Der «Überhacker» im Panikraum
Nach der Schliessung von Megaupload und der Verhaftung von Gründer Kim Schmitz alias «Dr. Kimble» alias Kim Dotcom werden neue Details bekannt. Schmitz rüstet sich zur Schlacht mit der US-Justiz.
Die Schliessung des Online-Speicherdienstes Megaupload und die Festnahme seines deutschen Gründers Kim Schmitz hat weltweit für Aufruhr gesorgt. Nach der Stilllegung der Plattform und der Festnahme Schmitz' hat es auch in Hongkong Durchsuchungen gegeben. Zollbeamte stellten mutmasslich aus illegalen Geschäften stammende Vermögen im Wert von 42 Millionen Dollar sicher.

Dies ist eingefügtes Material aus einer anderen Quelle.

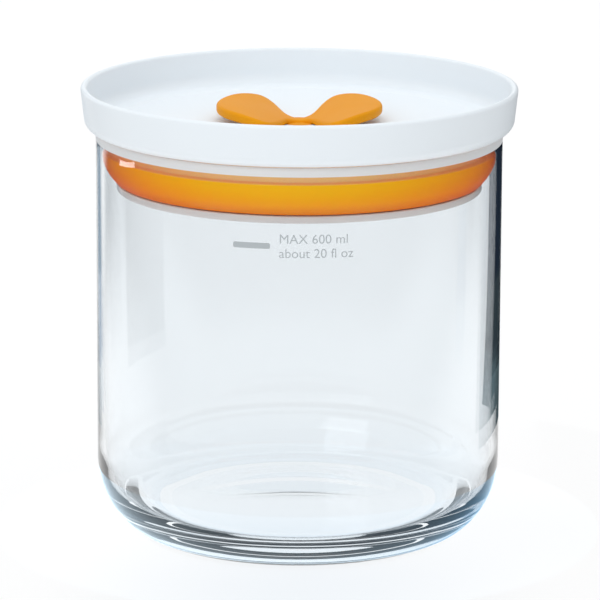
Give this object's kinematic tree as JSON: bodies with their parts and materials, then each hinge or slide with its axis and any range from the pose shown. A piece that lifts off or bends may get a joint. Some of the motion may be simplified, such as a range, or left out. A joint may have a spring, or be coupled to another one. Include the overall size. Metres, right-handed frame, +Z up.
{
  "type": "glass food storage container",
  "caption": "Round glass food canister with a flat tray-shaped white lid, an orange butterfly knob that turns to seal it, and an orange silicone ring.",
  "frame": {"origin": "on the jar's axis at the surface that the jar stands on", "axes": "+Z up along the jar's axis, -Y towards the front with the fill mark, +X to the right of someone who faces the front"},
  "size_m": [0.1136, 0.1136, 0.1185],
  "materials": {
    "clear_glass": "clear pressed glass",
    "white_lid": "soft-gloss moulded plastic",
    "orange_knob": "satin moulded plastic",
    "orange_silicone": "translucent silicone",
    "clear_plate": "clear plastic, lightly frosted",
    "natural_nylon": "uncoloured moulded nylon",
    "screw_steel": "stainless steel",
    "clear_rubber": "translucent rubber"
  },
  "bodies": {
    "jar": {"glass_jar": "clear_glass"},
    "lid": {"lid_shell": "white_lid", "seal_ring": "orange_silicone", "slip_washer": "natural_nylon"},
    "knob": {"turn_knob": "orange_knob", "cam_sleeve": "natural_nylon", "cam_screw": "screw_steel", "screw_washer": "screw_steel", "stem_o_ring": "clear_rubber"},
    "plate": {"pressure_plate": "clear_plate"}
  },
  "joints": [
    {"name": "lid_lift", "type": "slide", "parent": "jar", "child": "lid", "axis": [0, 0, 1], "range_m": [0, 0.12]},
    {"name": "knob_turn", "type": "hinge", "parent": "lid", "child": "knob", "pos_m": [0, 0, 0.109], "axis": [0, 0, 1], "range_deg": [0, 90]},
    {"name": "plate_drop", "type": "slide", "parent": "lid", "child": "plate", "axis": [0, 0, -1], "range_m": [0, 0.0025]}
  ],
  "couplings": [
    {"joint": "knob_turn", "follows": "plate_drop", "rad_per_m": 628.32}
  ]
}
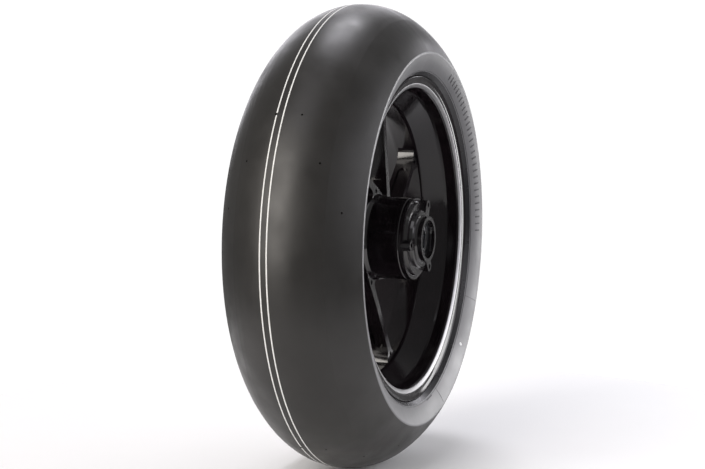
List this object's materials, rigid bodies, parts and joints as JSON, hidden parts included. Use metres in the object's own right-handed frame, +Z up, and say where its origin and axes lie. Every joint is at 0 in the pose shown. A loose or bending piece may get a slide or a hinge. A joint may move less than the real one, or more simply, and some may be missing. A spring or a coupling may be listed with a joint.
{
  "type": "motorcycle rear tyre and wheel",
  "caption": "Wide slick rear tyre on a forged wheel with slim tangential spokes, sealed ball bearings and a clamp-in valve.",
  "frame": {"origin": "centre of the wheel, on its axis and in the tyre's centre plane", "axes": "+Y along the wheel's axis away from the brake disc side, +Z up"},
  "size_m": [0.666, 0.2022, 0.6659],
  "materials": {
    "tread_rubber": "satin charcoal slick rubber",
    "sidewall_rubber": "smooth moulded rubber with a soft grey sheen",
    "chafer_rubber": "dark matte rubber",
    "textile_ply": "rubber coated cord",
    "liner_rubber": "smooth matte rubber",
    "steel_cord": "brass plated steel wire",
    "belt_cord": "steel cords wound side by side in rubber",
    "black_gloss_paint": "gloss black paint over forged aluminium",
    "bearing_steel": "ground bearing steel",
    "seal_rubber": "black moulded rubber",
    "cage_plastic": "natural moulded nylon",
    "bare_aluminium": "machined bare metal",
    "black_spring_steel": "phosphated spring steel",
    "plated_steel": "zinc plated steel",
    "brass": "turned brass",
    "cap_plastic": "black moulded plastic"
  },
  "bodies": {
    "axle_side": {"bearing_inner_race_near": "bearing_steel", "bearing_inner_race_far": "bearing_steel", "bearing_spacer": "bare_aluminium"},
    "wheel": {"tread_cap": "tread_rubber", "zero_degree_belt": "belt_cord", "carcass_ply": "textile_ply", "inner_liner": "liner_rubber", "sidewall_near": "sidewall_rubber", "chafer_near": "chafer_rubber", "bead_cable_near": "steel_cord", "bead_filler_near": "liner_rubber", "sidewall_far": "sidewall_rubber", "chafer_far": "chafer_rubber", "bead_cable_far": "steel_cord", "bead_filler_far": "liner_rubber", "rim": "black_gloss_paint", "hub": "black_gloss_paint", "spoke_1": "black_gloss_paint", "spoke_2": "black_gloss_paint", "spoke_3": "black_gloss_paint", "spoke_4": "black_gloss_paint", "spoke_5": "black_gloss_paint", "spoke_6": "black_gloss_paint", "spoke_7": "black_gloss_paint", "bearing_outer_race_near": "bearing_steel", "bearing_shield_outboard_near": "seal_rubber", "bearing_shield_inboard_near": "seal_rubber", "bearing_outer_race_far": "bearing_steel", "bearing_shield_outboard_far": "seal_rubber", "bearing_shield_inboard_far": "seal_rubber", "bearing_circlip": "black_spring_steel", "valve_stem": "bare_aluminium", "valve_grommet": "seal_rubber", "valve_washer": "plated_steel", "valve_nut": "plated_steel", "valve_core": "brass", "valve_spring": "plated_steel"},
    "cage_near": {"bearing_cage_near": "cage_plastic", "bearing_balls_near": "bearing_steel"},
    "cage_far": {"bearing_cage_far": "cage_plastic", "bearing_balls_far": "bearing_steel"},
    "valve_cap": {"valve_cap": "cap_plastic"},
    "valve_pin": {"valve_pin": "brass"}
  },
  "joints": [
    {"name": "wheel_spin", "type": "hinge", "parent": "axle_side", "child": "wheel", "pos_m": [0, 0, 0], "axis": [0, 1, 0], "continuous": true},
    {"name": "cage_near_spin", "type": "hinge", "parent": "axle_side", "child": "cage_near", "pos_m": [0, -0.0855, 0], "axis": [0, 1, 0], "continuous": true},
    {"name": "cage_far_spin", "type": "hinge", "parent": "axle_side", "child": "cage_far", "pos_m": [0, 0.0735, 0], "axis": [0, 1, 0], "continuous": true},
    {"name": "valve_cap_off", "type": "slide", "parent": "wheel", "child": "valve_cap", "axis": [0.9397, 0, -0.342], "range_m": [0, 0.012]},
    {"name": "valve_pin_press", "type": "slide", "parent": "wheel", "child": "valve_pin", "axis": [-0.9397, 0, 0.342], "range_m": [0, 0.001], "stiffness_N_per_m": 400, "springref_m": -0.001}
  ],
  "couplings": [
    {"joint": "cage_near_spin", "follows": "wheel_spin", "ratio": 0.584},
    {"joint": "cage_far_spin", "follows": "wheel_spin", "ratio": 0.584}
  ]
}
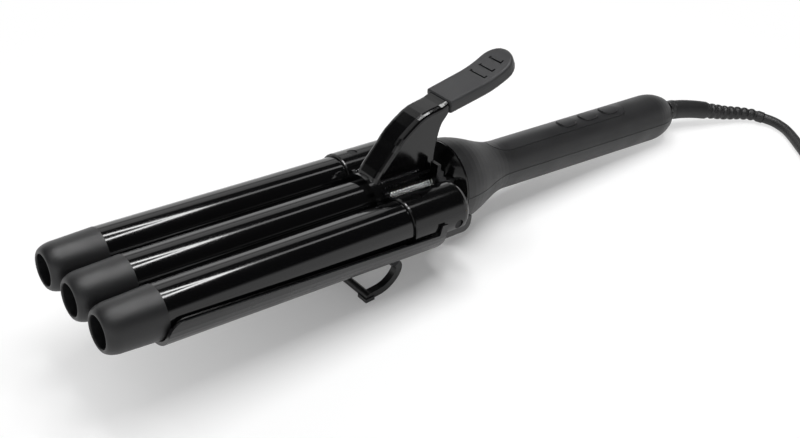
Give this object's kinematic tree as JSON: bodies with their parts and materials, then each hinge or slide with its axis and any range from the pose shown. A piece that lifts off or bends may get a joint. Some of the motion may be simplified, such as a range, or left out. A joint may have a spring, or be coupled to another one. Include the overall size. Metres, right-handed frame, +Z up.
{
  "type": "three-barrel hair waver",
  "caption": "Hair waver with three parallel round barrels that clamp onto a troughed plate by a thumb lever, with control buttons, a folding stand and a swivelling cord.",
  "frame": {"origin": "centre of the tool's box at table level, without the cord", "axes": "+X from the barrel tips to the cord end, +Z up off the table, Y across the barrels with the left barrel at -Y; the tool rests on its folded-out stand and the handle's end, pitched 5.3 degrees"},
  "size_m": [0.5326, 0.2261, 0.1002],
  "materials": {
    "barrel": "gloss black baked coating",
    "end_cap": "matte heat-proof",
    "spreader": "as extruded",
    "ceramic": "ceramic white",
    "gloss_black": "gloss",
    "soft_grip": "soft touch",
    "pad_hard": "satin",
    "plate": "gloss black coating",
    "cover": "satin gloss",
    "frame": "glass-filled nylon",
    "steel": "satin",
    "chrome": "polished",
    "handle": "soft touch",
    "panel": "gloss",
    "button": "satin",
    "board": "solder mask",
    "brass": "plain",
    "cord": "matte",
    "stand": "satin"
  },
  "bodies": {
    "handle": {"clamp_plate": "plate", "plate_cover": "cover", "hinge_frame": "frame", "hinge_pins": "steel", "neck_dome": "gloss_black", "spring_bracket": "steel", "handle_top_shell": "handle", "handle_bottom_shell": "handle", "end_ring": "gloss_black", "top_panel": "panel", "control_board": "board", "tact_switches": "steel", "handle_screws": "steel", "contact_leads": "brass", "stand_pins": "steel", "cord_boot": "cord", "strain_relief": "cord", "cord": "cord", "cord_coil": "cord", "cord_tail": "cord", "plug_body": "cord", "plug_pins": "brass"},
    "jaw": {"barrel_left": "barrel", "barrel_middle": "barrel", "barrel_right": "barrel", "end_cap_left": "end_cap", "end_cap_middle": "end_cap", "end_cap_right": "end_cap", "heat_spreaders": "spreader", "heater_plates": "ceramic", "jaw_carrier": "gloss_black", "collar_screws": "steel", "lever": "gloss_black", "pad_base": "pad_hard", "pad_grip": "soft_grip", "jaw_spring_left": "chrome", "jaw_spring_right": "chrome"},
    "stand_leg": {"stand": "stand"},
    "key_front": {"button_front": "button"},
    "key_middle": {"button_middle": "button"},
    "key_rear": {"button_rear": "button"},
    "swivel": {"swivel_bush": "gloss_black", "slip_rings": "brass"}
  },
  "joints": [
    {"name": "jaw_hinge", "type": "hinge", "parent": "handle", "child": "jaw", "pos_m": [-0.01659, 0, 0.0351], "axis": [0, 1, 0], "range_deg": [0, 22], "stiffness_Nm_per_rad": 0.25, "springref_deg": -34.38, "deforming": ["jaw_spring_left", "jaw_spring_right"]},
    {"name": "stand_fold", "type": "hinge", "parent": "handle", "child": "stand_leg", "pos_m": [-0.04908, 0, 0.01833], "axis": [0, 1, 0], "range_deg": [0, 52]},
    {"name": "button_front_press", "type": "slide", "parent": "handle", "child": "key_front", "axis": [-0.0922, 0, -0.9957], "range_m": [0, 0.0008], "stiffness_N_per_m": 1500, "springref_m": -0.0007},
    {"name": "button_middle_press", "type": "slide", "parent": "handle", "child": "key_middle", "axis": [-0.0922, 0, -0.9957], "range_m": [0, 0.0008], "stiffness_N_per_m": 1500, "springref_m": -0.0007},
    {"name": "button_rear_press", "type": "slide", "parent": "handle", "child": "key_rear", "axis": [-0.0922, 0, -0.9957], "range_m": [0, 0.0008], "stiffness_N_per_m": 1500, "springref_m": -0.0007},
    {"name": "cord_swivel", "type": "hinge", "parent": "handle", "child": "swivel", "pos_m": [0.19738, 0, 0.01407], "axis": [0.9957, 0, -0.0922], "continuous": true}
  ]
}
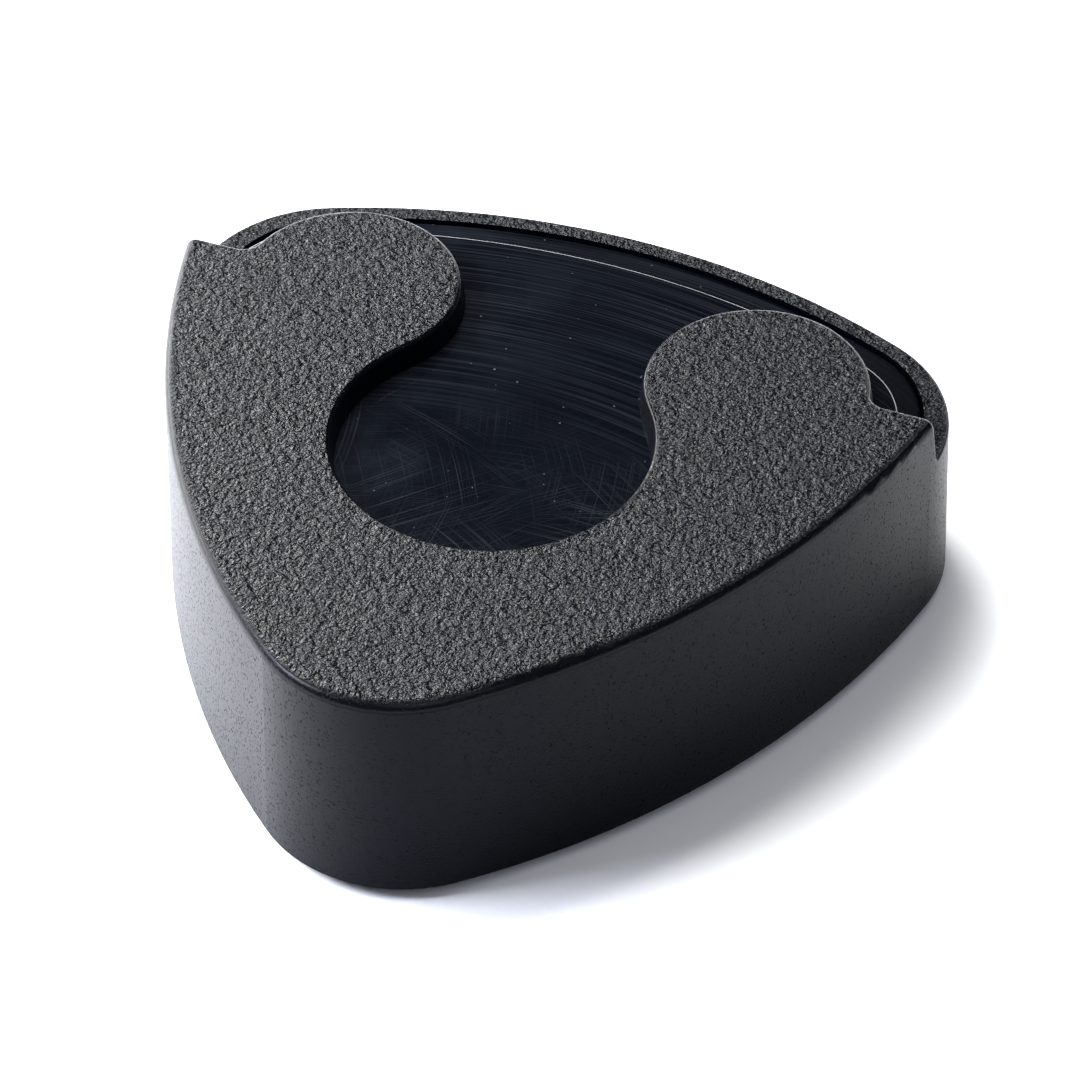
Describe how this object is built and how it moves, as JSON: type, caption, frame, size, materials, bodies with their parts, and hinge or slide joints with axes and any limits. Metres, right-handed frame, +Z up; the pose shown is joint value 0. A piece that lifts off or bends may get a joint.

Es seien sowohl Büros als auch Zimmer in Luxushotels durchsucht worden. Dort entdeckten die Fahnder unter anderem hochmoderne Server, wie die Behörden heute Samstag mitteilten. Schmitz alias Kim Dotcom hatte versucht, sich der Festnahme in seiner Villa in Neuseeland zu entziehen. Die Polizei sei mit zwei Helikoptern auf dem Anwesen in Coatesville nördlich von Auckland eingeflogen, berichtete Ermittler Grant Wormald.
«In der Nähe einer Waffe»
Der 37-Jährige habe sich ins Haus zurückgezogen und alle Türen elektronisch verschlossen. Während die Polizei diese Schlösser öffnete, habe er sich in einem sogenannten Panikraum verbarrikadiert. «Die Beamten mussten sich den Weg dorthin freischneiden», sagte Wormald. «In dem Raum angekommen, fanden sie Dotcom in der Nähe einer Waffe, die wie ein verkürztes Gewehr aussah.»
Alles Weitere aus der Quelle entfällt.